There are plenty more good lines that are worth quoting to illustrate Godfrey’s facility for the apt phrase. ‘This road is not being straight with me’ he observes at the beginning of “Mississippi Highway” which is another of his fanciful meditations, this time on the conjecture that initially straight highways might become more bendy as time passes. Pursuing this line of thought to extremes, Godfrey recognizes that ‘I know I can’t expect / the startling concept of oxbow roads / to gain acceptance easily.’ I especially enjoyed a wistful word picture of the promenade at Aberystwyth with the unspoken question of whether ‘there was ever a time when every single bulb / in the lights … was working simultaneously.’
Godfrey also finds clever ways of making trains and railways – which occur quite frequently – seem interesting for readers who are not born-again enthusiasts. Victoria Station, for instance, is described most memorably as ‘suckling its litter of green electric trains’ (this being accurate in the 1940s when the terminus was a “mother pig” only to rolling stock of the old Southern Railway). And sometimes he pleases us with a few words which are both relevant to his narrative and also make a pleasing sound in their own right, as in his description of swans ‘wrestling a muscular westerly’. This poem “Four Swans” seeks to convey the experience of a small stroke via the analogy of being adrift at sea
Since Monday he’s been out in the tide race with no sail or rudder that’s of any use ... Occasionally old memories power through – like steamers arriving from distant ports to unload familiar cargo
Several other poems deal with memories and re-lived experiences – not always (one suspects) drawn from the author’s own life. “Lambswool” is a particularly good example, describing a Christmas train journey (‘overloaded and far too slow’) to Torquay. It is night time and so there is ‘no view of the estuary at Starcross, where daylight, / would unroll high tide like a rucked carpet’.

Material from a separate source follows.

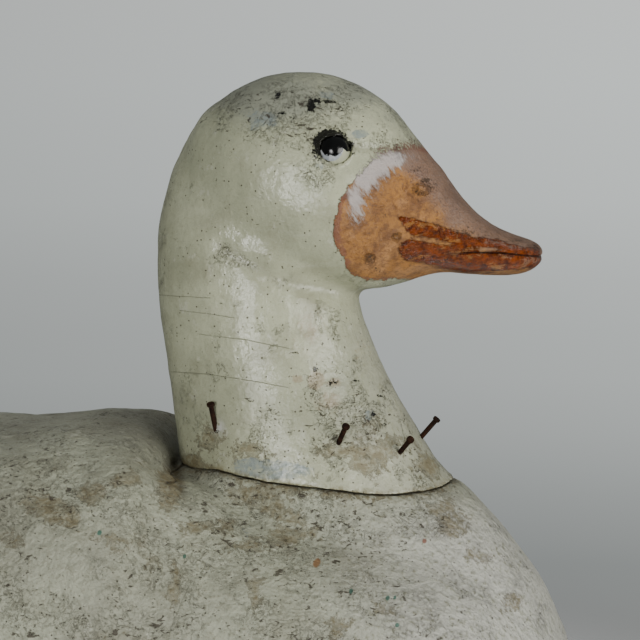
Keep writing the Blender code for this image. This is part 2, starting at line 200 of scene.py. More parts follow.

By Newton Abbot he’s grown impatient; but then, at Torre, she’s on the platform, wearing her brown lambswool coat
Those four plain words ‘she’s on the platform’ are rendered more powerful by the context that has accumulated in the preceding verses. This memory poem works because it evokes images that resonate for anyone – or at least anyone who has endured a plodding railway journey through an English winter impatient to meet a loved one. It is probably fair to say however that other reminiscent pieces do not work quite so well. “Breakdown” sets out to evoke a road trip in the USA but, as far as I am concerned, fails because it relies on mentioning too many songs and performers I am not familiar with. Similarly “Angi”, which recollects the poet’s struggles to master a particularly tricky guitar melody from the 1960s, feels a bit too introspective for the general reader. (Or perhaps I am reacting out of jealousy because Godfrey’s best effort ‘somewhat short of ‘not too bad’ still far outstrips my own!) I would have been happy to have a few more of Godfrey’s darker poems in place of some of the affectionate memories. But this is a small quibble about a book which for much the greater part is accessible, entertaining, accomplished and warm-hearted.